What you should do — Repeat each line word for word.
----
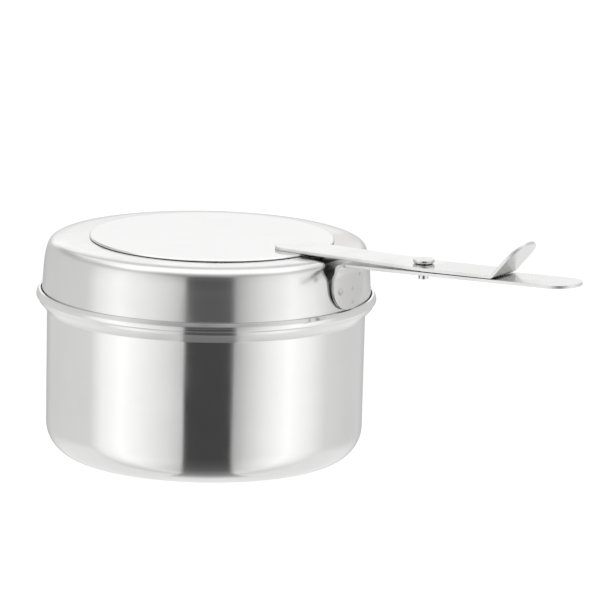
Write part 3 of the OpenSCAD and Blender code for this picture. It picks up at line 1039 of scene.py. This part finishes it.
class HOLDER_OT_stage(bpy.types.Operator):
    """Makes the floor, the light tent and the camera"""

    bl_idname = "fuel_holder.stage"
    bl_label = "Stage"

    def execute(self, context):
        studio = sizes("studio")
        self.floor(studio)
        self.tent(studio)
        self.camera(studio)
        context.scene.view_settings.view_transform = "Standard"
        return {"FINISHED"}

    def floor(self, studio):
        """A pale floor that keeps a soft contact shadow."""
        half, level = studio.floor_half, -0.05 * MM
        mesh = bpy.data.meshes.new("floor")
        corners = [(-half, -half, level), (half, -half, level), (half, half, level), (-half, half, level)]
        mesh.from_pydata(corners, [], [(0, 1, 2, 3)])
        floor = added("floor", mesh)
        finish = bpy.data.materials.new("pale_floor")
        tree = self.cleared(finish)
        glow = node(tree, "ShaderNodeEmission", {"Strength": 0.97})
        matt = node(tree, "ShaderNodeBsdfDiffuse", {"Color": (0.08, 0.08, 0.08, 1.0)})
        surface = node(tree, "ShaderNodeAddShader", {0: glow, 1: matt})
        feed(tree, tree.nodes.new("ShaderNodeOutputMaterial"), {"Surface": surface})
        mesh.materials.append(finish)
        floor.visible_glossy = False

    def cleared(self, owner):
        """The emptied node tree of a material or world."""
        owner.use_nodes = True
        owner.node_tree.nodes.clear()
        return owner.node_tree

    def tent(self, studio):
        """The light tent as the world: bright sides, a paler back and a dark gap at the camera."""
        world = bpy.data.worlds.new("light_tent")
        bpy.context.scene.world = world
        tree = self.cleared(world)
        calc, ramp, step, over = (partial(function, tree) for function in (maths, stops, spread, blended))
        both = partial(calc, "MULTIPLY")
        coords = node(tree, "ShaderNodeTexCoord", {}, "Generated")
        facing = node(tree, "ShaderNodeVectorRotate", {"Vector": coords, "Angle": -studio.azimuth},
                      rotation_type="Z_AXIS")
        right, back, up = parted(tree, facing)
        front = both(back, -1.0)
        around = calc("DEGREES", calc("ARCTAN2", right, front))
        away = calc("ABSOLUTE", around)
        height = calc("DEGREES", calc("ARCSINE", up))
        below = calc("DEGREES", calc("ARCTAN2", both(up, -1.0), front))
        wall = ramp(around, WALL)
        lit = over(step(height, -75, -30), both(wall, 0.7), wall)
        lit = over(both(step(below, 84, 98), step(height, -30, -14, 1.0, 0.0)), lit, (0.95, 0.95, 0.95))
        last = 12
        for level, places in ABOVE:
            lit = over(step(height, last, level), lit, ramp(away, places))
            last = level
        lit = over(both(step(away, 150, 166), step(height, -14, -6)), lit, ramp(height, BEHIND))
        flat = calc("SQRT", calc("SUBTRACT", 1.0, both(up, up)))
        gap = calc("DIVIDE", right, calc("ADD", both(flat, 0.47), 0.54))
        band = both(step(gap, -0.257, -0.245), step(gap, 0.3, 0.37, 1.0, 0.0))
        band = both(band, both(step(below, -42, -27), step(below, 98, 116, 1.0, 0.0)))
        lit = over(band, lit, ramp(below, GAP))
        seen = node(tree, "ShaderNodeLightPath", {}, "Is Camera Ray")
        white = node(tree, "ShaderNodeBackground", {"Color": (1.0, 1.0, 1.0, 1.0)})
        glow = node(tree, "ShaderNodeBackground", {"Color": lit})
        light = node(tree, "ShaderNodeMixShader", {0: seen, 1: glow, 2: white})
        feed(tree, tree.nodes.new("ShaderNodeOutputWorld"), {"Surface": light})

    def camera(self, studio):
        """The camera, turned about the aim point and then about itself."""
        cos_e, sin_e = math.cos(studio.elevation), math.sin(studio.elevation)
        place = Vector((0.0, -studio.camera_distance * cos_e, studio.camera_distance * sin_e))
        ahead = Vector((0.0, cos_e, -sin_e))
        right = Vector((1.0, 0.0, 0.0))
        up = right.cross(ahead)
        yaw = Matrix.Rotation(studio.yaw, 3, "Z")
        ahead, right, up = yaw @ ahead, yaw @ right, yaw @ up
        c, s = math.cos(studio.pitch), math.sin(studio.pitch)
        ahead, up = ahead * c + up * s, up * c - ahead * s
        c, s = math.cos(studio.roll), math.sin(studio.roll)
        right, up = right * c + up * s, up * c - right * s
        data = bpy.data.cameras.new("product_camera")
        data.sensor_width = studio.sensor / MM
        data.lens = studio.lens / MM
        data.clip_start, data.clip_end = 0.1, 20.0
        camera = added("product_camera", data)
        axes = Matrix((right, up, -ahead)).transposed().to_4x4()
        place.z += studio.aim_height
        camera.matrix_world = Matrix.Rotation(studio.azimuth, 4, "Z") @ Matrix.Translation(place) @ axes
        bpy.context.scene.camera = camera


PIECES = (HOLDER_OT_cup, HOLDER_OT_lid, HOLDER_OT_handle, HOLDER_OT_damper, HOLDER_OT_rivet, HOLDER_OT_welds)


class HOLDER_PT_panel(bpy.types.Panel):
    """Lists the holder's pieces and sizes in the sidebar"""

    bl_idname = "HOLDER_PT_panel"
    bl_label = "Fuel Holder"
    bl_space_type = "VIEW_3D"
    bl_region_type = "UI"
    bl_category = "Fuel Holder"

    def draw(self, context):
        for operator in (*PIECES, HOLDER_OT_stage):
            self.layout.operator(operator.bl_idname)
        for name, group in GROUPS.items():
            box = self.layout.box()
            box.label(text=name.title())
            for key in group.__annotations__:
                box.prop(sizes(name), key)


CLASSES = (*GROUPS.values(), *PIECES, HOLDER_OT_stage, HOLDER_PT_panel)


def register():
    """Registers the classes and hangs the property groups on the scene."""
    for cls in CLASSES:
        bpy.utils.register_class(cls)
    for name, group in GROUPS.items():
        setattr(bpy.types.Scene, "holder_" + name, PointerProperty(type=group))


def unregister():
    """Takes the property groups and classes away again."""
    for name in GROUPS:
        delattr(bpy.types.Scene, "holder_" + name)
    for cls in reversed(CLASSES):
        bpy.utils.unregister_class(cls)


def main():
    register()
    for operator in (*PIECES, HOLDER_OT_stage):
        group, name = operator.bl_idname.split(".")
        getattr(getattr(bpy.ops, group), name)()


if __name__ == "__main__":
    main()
----
Answer to this exercise —
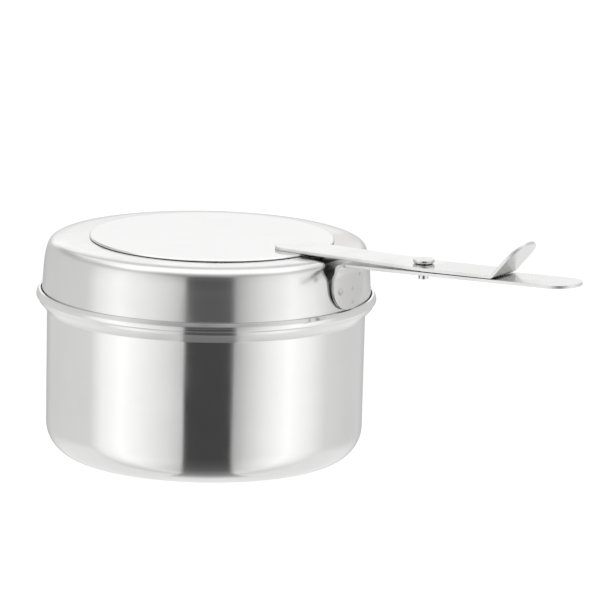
Write part 3 of the OpenSCAD and Blender code for this picture. It picks up at line 1039 of scene.py. This part finishes it.
class HOLDER_OT_stage(bpy.types.Operator):
    """Makes the floor, the light tent and the camera"""

    bl_idname = "fuel_holder.stage"
    bl_label = "Stage"

    def execute(self, context):
        studio = sizes("studio")
        self.floor(studio)
        self.tent(studio)
        self.camera(studio)
        context.scene.view_settings.view_transform = "Standard"
        return {"FINISHED"}

    def floor(self, studio):
        """A pale floor that keeps a soft contact shadow."""
        half, level = studio.floor_half, -0.05 * MM
        mesh = bpy.data.meshes.new("floor")
        corners = [(-half, -half, level), (half, -half, level), (half, half, level), (-half, half, level)]
        mesh.from_pydata(corners, [], [(0, 1, 2, 3)])
        floor = added("floor", mesh)
        finish = bpy.data.materials.new("pale_floor")
        tree = self.cleared(finish)
        glow = node(tree, "ShaderNodeEmission", {"Strength": 0.97})
        matt = node(tree, "ShaderNodeBsdfDiffuse", {"Color": (0.08, 0.08, 0.08, 1.0)})
        surface = node(tree, "ShaderNodeAddShader", {0: glow, 1: matt})
        feed(tree, tree.nodes.new("ShaderNodeOutputMaterial"), {"Surface": surface})
        mesh.materials.append(finish)
        floor.visible_glossy = False

    def cleared(self, owner):
        """The emptied node tree of a material or world."""
        owner.use_nodes = True
        owner.node_tree.nodes.clear()
        return owner.node_tree

    def tent(self, studio):
        """The light tent as the world: bright sides, a paler back and a dark gap at the camera."""
        world = bpy.data.worlds.new("light_tent")
        bpy.context.scene.world = world
        tree = self.cleared(world)
        calc, ramp, step, over = (partial(function, tree) for function in (maths, stops, spread, blended))
        both = partial(calc, "MULTIPLY")
        coords = node(tree, "ShaderNodeTexCoord", {}, "Generated")
        facing = node(tree, "ShaderNodeVectorRotate", {"Vector": coords, "Angle": -studio.azimuth},
                      rotation_type="Z_AXIS")
        right, back, up = parted(tree, facing)
        front = both(back, -1.0)
        around = calc("DEGREES", calc("ARCTAN2", right, front))
        away = calc("ABSOLUTE", around)
        height = calc("DEGREES", calc("ARCSINE", up))
        below = calc("DEGREES", calc("ARCTAN2", both(up, -1.0), front))
        wall = ramp(around, WALL)
        lit = over(step(height, -75, -30), both(wall, 0.7), wall)
        lit = over(both(step(below, 84, 98), step(height, -30, -14, 1.0, 0.0)), lit, (0.95, 0.95, 0.95))
        last = 12
        for level, places in ABOVE:
            lit = over(step(height, last, level), lit, ramp(away, places))
            last = level
        lit = over(both(step(away, 150, 166), step(height, -14, -6)), lit, ramp(height, BEHIND))
        flat = calc("SQRT", calc("SUBTRACT", 1.0, both(up, up)))
        gap = calc("DIVIDE", right, calc("ADD", both(flat, 0.47), 0.54))
        band = both(step(gap, -0.257, -0.245), step(gap, 0.3, 0.37, 1.0, 0.0))
        band = both(band, both(step(below, -42, -27), step(below, 98, 116, 1.0, 0.0)))
        lit = over(band, lit, ramp(below, GAP))
        seen = node(tree, "ShaderNodeLightPath", {}, "Is Camera Ray")
        white = node(tree, "ShaderNodeBackground", {"Color": (1.0, 1.0, 1.0, 1.0)})
        glow = node(tree, "ShaderNodeBackground", {"Color": lit})
        light = node(tree, "ShaderNodeMixShader", {0: seen, 1: glow, 2: white})
        feed(tree, tree.nodes.new("ShaderNodeOutputWorld"), {"Surface": light})

    def camera(self, studio):
        """The camera, turned about the aim point and then about itself."""
        cos_e, sin_e = math.cos(studio.elevation), math.sin(studio.elevation)
        place = Vector((0.0, -studio.camera_distance * cos_e, studio.camera_distance * sin_e))
        ahead = Vector((0.0, cos_e, -sin_e))
        right = Vector((1.0, 0.0, 0.0))
        up = right.cross(ahead)
        yaw = Matrix.Rotation(studio.yaw, 3, "Z")
        ahead, right, up = yaw @ ahead, yaw @ right, yaw @ up
        c, s = math.cos(studio.pitch), math.sin(studio.pitch)
        ahead, up = ahead * c + up * s, up * c - ahead * s
        c, s = math.cos(studio.roll), math.sin(studio.roll)
        right, up = right * c + up * s, up * c - right * s
        data = bpy.data.cameras.new("product_camera")
        data.sensor_width = studio.sensor / MM
        data.lens = studio.lens / MM
        data.clip_start, data.clip_end = 0.1, 20.0
        camera = added("product_camera", data)
        axes = Matrix((right, up, -ahead)).transposed().to_4x4()
        place.z += studio.aim_height
        camera.matrix_world = Matrix.Rotation(studio.azimuth, 4, "Z") @ Matrix.Translation(place) @ axes
        bpy.context.scene.camera = camera


PIECES = (HOLDER_OT_cup, HOLDER_OT_lid, HOLDER_OT_handle, HOLDER_OT_damper, HOLDER_OT_rivet, HOLDER_OT_welds)


class HOLDER_PT_panel(bpy.types.Panel):
    """Lists the holder's pieces and sizes in the sidebar"""

    bl_idname = "HOLDER_PT_panel"
    bl_label = "Fuel Holder"
    bl_space_type = "VIEW_3D"
    bl_region_type = "UI"
    bl_category = "Fuel Holder"

    def draw(self, context):
        for operator in (*PIECES, HOLDER_OT_stage):
            self.layout.operator(operator.bl_idname)
        for name, group in GROUPS.items():
            box = self.layout.box()
            box.label(text=name.title())
            for key in group.__annotations__:
                box.prop(sizes(name), key)


CLASSES = (*GROUPS.values(), *PIECES, HOLDER_OT_stage, HOLDER_PT_panel)


def register():
    """Registers the classes and hangs the property groups on the scene."""
    for cls in CLASSES:
        bpy.utils.register_class(cls)
    for name, group in GROUPS.items():
        setattr(bpy.types.Scene, "holder_" + name, PointerProperty(type=group))


def unregister():
    """Takes the property groups and classes away again."""
    for name in GROUPS:
        delattr(bpy.types.Scene, "holder_" + name)
    for cls in reversed(CLASSES):
        bpy.utils.unregister_class(cls)


def main():
    register()
    for operator in (*PIECES, HOLDER_OT_stage):
        group, name = operator.bl_idname.split(".")
        getattr(getattr(bpy.ops, group), name)()


if __name__ == "__main__":
    main()